7.4: Inference for Paired Data
Sometimes we have two sets of numbers that are linked together—like a "Before" and "After" test score for the same student. This is called Paired Data.
The Trick: Don't treat them as two separate groups! Instead, subtract the pairs to get one list of differences. Then, perform a one-sample \(t\)-test or interval on those differences.
- Our parameter becomes \(\mu_d\) (the mean difference).
- Our null hypothesis is usually \(H_0: \mu_d = 0\).
Key Takeaway: Paired data is just a one-sample test in disguise! Focus only on the column of differences.
7.5 & 7.6: Comparing Two Independent Means
Now we are comparing two separate groups, like "Do boys spend more time on homework than girls?" These are Independent Samples.
The Formula for Two-Sample t-Interval
\( (\bar{x}_1 - \bar{x}_2) \pm t^* \sqrt{\frac{s_1^2}{n_1} + \frac{s_2^2}{n_2}} \)
The Formula for Two-Sample t-Test Statistic
\( t = \frac{(\bar{x}_1 - \bar{x}_2) - 0}{\sqrt{\frac{s_1^2}{n_1} + \frac{s_2^2}{n_2}}} \)

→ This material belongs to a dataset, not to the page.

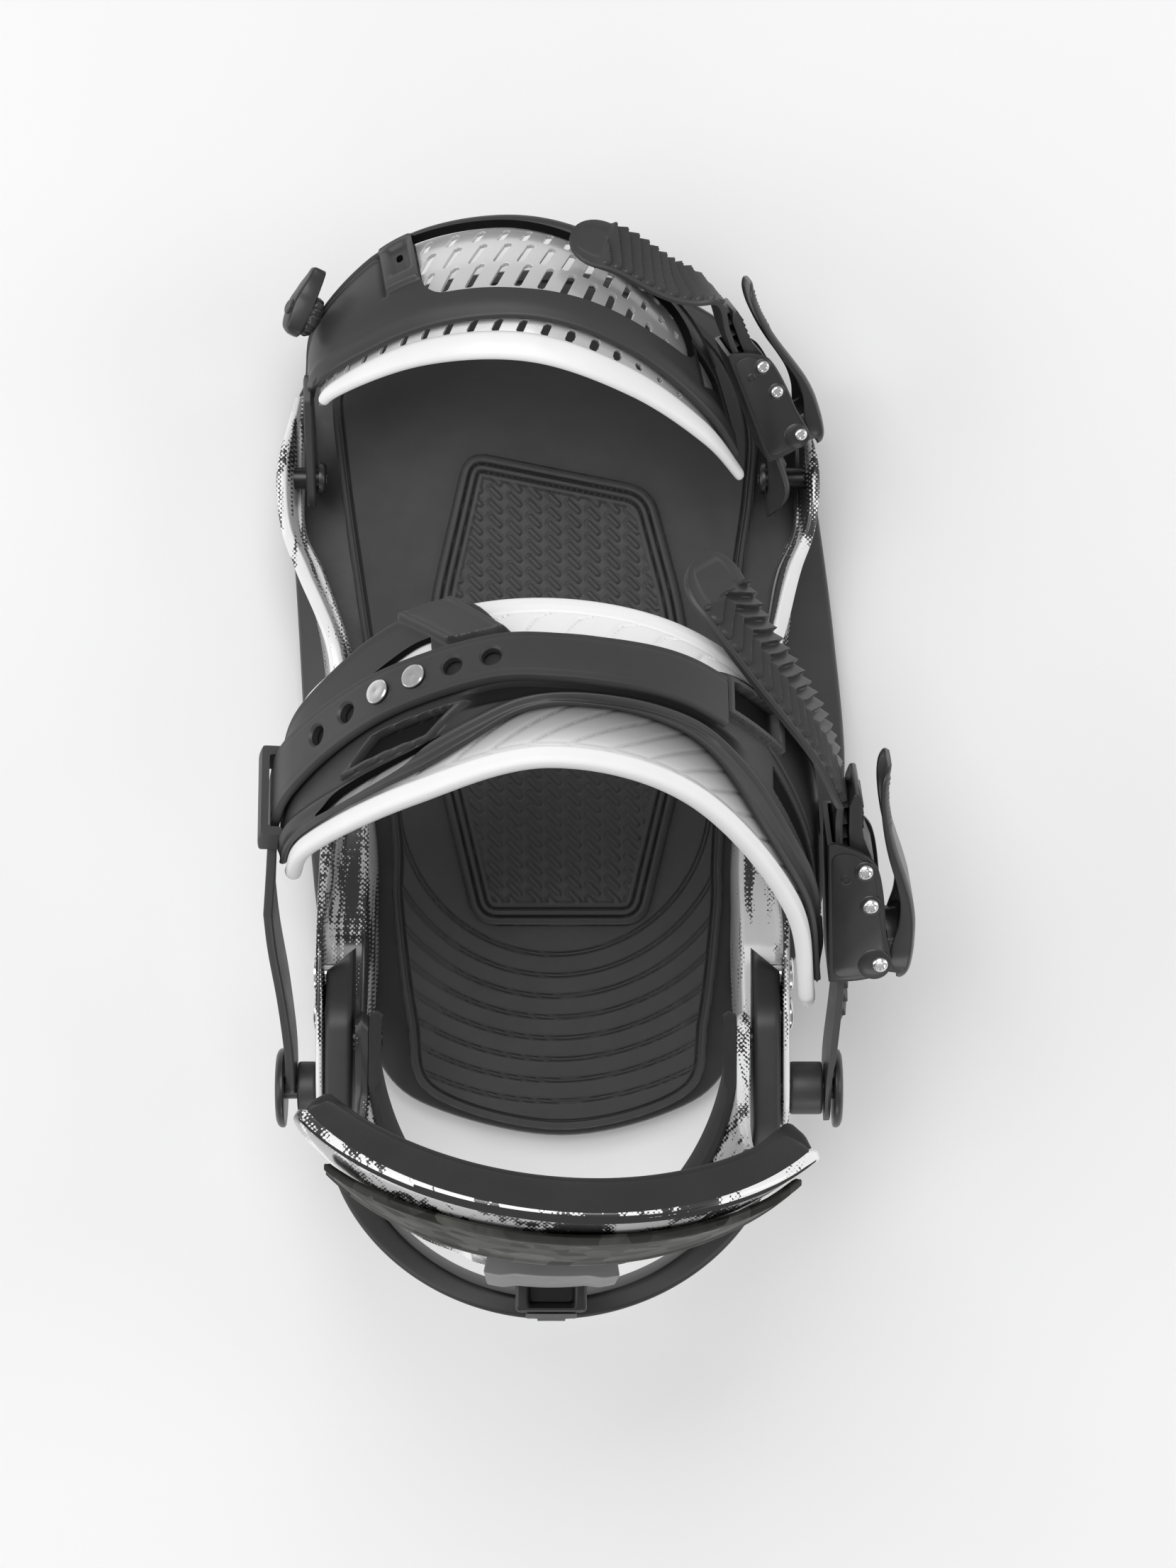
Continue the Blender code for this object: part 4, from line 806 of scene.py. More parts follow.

Degrees of Freedom for Two Samples
Calculators use a very complex formula for \(df\). If you are doing it by hand, AP Statistics allows a "conservative" approach: use the smaller of \(n_1 - 1\) or \(n_2 - 1\).
Common Mistake to Avoid: When checking the "Normal/Large Sample" condition for two groups, you must check it for BOTH samples. If one sample is large but the other is small and skewed, you cannot proceed!

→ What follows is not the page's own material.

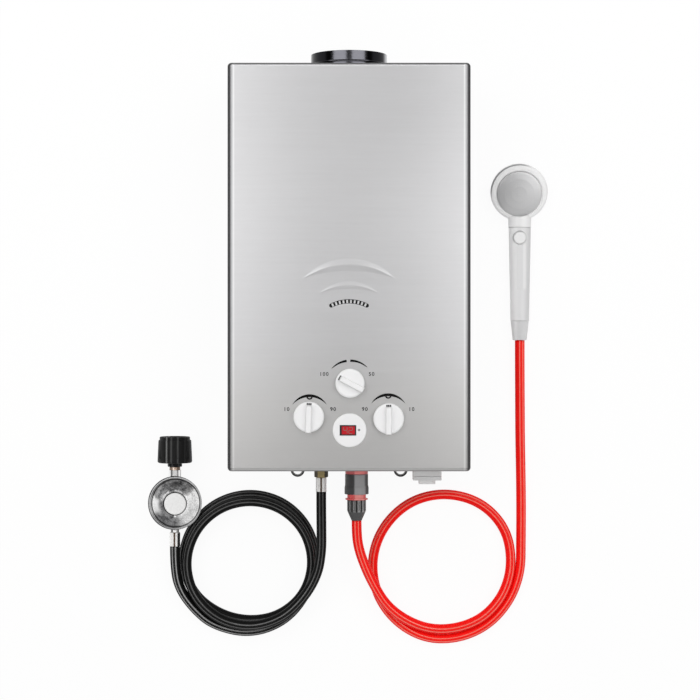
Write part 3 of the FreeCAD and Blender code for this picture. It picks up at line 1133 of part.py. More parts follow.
# ================================================================== write
PARTS = {
    "front_cover": front_cover, "back_plate": back_plate, "casing_screws": casing_screws,
    "sight_grille": sight_grille, "sight_glass": sight_glass,
    "flue_collar": flue_collar, "flue_hood": flue_hood,
    "gas_knob": lambda: knob(GAS_XY, KNOB_R, -2.0),
    "water_knob": lambda: knob(WATER_XY, KNOB_R, 0.0),
    "season_knob": lambda: knob(SEASON_XY, SEASON_R, SEASON_POINTER),
    "gas_spindle": lambda: spindle(GAS_XY, GAS_BOX[5] - 13, -2.0),
    "water_spindle": lambda: spindle(WATER_XY, WATER_BOX[5] - 13, 0.0),
    "season_spindle": lambda: spindle(SEASON_XY, GAS_BOX[5] - 13, SEASON_POINTER),
    "display_bezel": display_bezel, "display_lens": display_lens, "display_board": display_board,
    "gas_valve_body": gas_valve_body, "gas_solenoid": gas_solenoid, "gas_inlet_stub": gas_inlet_stub,
    "burner_manifold": burner_manifold, "burner_rack": burner_rack, "burner_blades": burner_blades,
    "electrodes": electrodes, "spark_module": spark_module,
    "water_valve_body": water_valve_body, "diaphragm_cover": diaphragm_cover,
    "diaphragm": diaphragm, "diaphragm_pushrod": diaphragm_pushrod, "micro_switch": micro_switch,
    "cold_inlet": cold_inlet, "drain_plug": drain_plug, "hot_outlet": hot_outlet,
    "cold_feed_pipe": cold_feed_pipe, "hot_pipe": hot_pipe, "fin_block": fin_block,
    "exchanger_tubes": exchanger_tubes, "combustion_jacket": combustion_jacket,
    "overheat_switch": overheat_switch, "chassis_brackets": chassis_brackets,
    "battery_case": battery_case, "battery_lid": battery_lid, "battery_cells": battery_cells,
    "tap_adaptor": tap_adaptor, "coupler_core": coupler_core, "coupler_sleeve": coupler_sleeve,
    "hose_nut": hose_nut, "gas_hose": gas_hose, "gas_hose_nut": gas_hose_nut,
    "gas_hose_ferrules": gas_hose_ferrules, "regulator_body": regulator_body,
    "regulator_cover": regulator_cover, "regulator_cap": regulator_cap, "qcc_nut": qcc_nut,
    "qcc_nipple": qcc_nipple, "shower_hose": shower_hose, "shower_cone_nut": shower_cone_nut,
    "shower_handle": shower_handle, "shower_head": shower_head,
    "shower_faceplate": shower_faceplate, "shower_button": shower_button,
}

os.makedirs("parts", exist_ok=True)
for name, make in PARTS.items():
    shape = make()
    print("%-18s solids %d valid %s volume %.0f" % (name, len(shape.Solids), shape.isValid(), shape.Volume))
    shape.exportStep("parts/%s.step" % name)
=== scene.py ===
# %% [markdown]
# # A portable gas water heater
#
# The heater is a flat case of brushed steel with three white knobs, a small temperature display, a
# gas hose with its regulator, and a red shower hose with a handset. Its shapes come from a packed
# model, which is called the frame here. This lesson gives every piece its finish, lays the two
# hoses as smooth curves, and adds what is printed on the case. The whole set lies on its back, so
# the camera looks straight down at it.

import json
import math

import bmesh
import bpy
from mathutils import Matrix, Vector

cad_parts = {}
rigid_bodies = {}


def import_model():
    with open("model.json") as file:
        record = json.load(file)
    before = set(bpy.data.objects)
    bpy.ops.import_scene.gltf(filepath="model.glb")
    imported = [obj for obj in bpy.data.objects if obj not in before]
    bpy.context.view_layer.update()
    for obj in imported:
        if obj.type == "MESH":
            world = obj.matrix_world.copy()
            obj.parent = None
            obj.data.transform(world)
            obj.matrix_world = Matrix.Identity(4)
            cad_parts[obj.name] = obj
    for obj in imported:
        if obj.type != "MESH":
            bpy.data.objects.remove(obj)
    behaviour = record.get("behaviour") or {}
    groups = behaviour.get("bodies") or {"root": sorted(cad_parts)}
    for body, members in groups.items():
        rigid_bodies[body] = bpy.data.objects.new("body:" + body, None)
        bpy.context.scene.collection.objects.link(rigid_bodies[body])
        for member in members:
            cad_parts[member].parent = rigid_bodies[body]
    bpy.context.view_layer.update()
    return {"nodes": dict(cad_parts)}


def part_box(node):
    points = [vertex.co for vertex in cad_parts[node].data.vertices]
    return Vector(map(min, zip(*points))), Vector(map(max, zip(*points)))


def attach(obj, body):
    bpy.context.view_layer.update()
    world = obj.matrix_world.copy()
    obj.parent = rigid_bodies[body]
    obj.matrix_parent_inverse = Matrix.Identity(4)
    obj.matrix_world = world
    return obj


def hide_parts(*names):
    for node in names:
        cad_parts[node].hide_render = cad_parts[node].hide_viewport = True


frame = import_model()

# %% [markdown]
# ## Where things are
#
# One millimetre is 0.001 of Blender's units. Places could be typed in as numbers, but then they
# would be wrong as soon as the model changed. So most are read from the boxes of the frame's own
# nodes. The origin is the middle of the casing's back, with +Z out of its front and +Y towards the
# flue.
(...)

Key Takeaway: When comparing two groups, we are looking at the difference between their means. The standard error formula gets a bit longer because there is variation in both groups.
Summary Checklist for Unit 7
1. Mean or Proportion? If the data is quantitative (averages), use \(t\). If it's categorical (percentages), use \(z\).
2. One sample or Two? Are you looking at one group, two paired measurements, or two totally independent groups?
3. Conditions: Always check Random, 10%, and Normal/Large Sample (\(n \ge 30\)).
4. Interpretation: Always write your final answer in the context of the problem (e.g., "We are 95% confident that the true mean weight of the apples is between...").
You've got this! Unit 7 is just about applying the same logic you already know to a new type of data. Keep practicing those t-tests!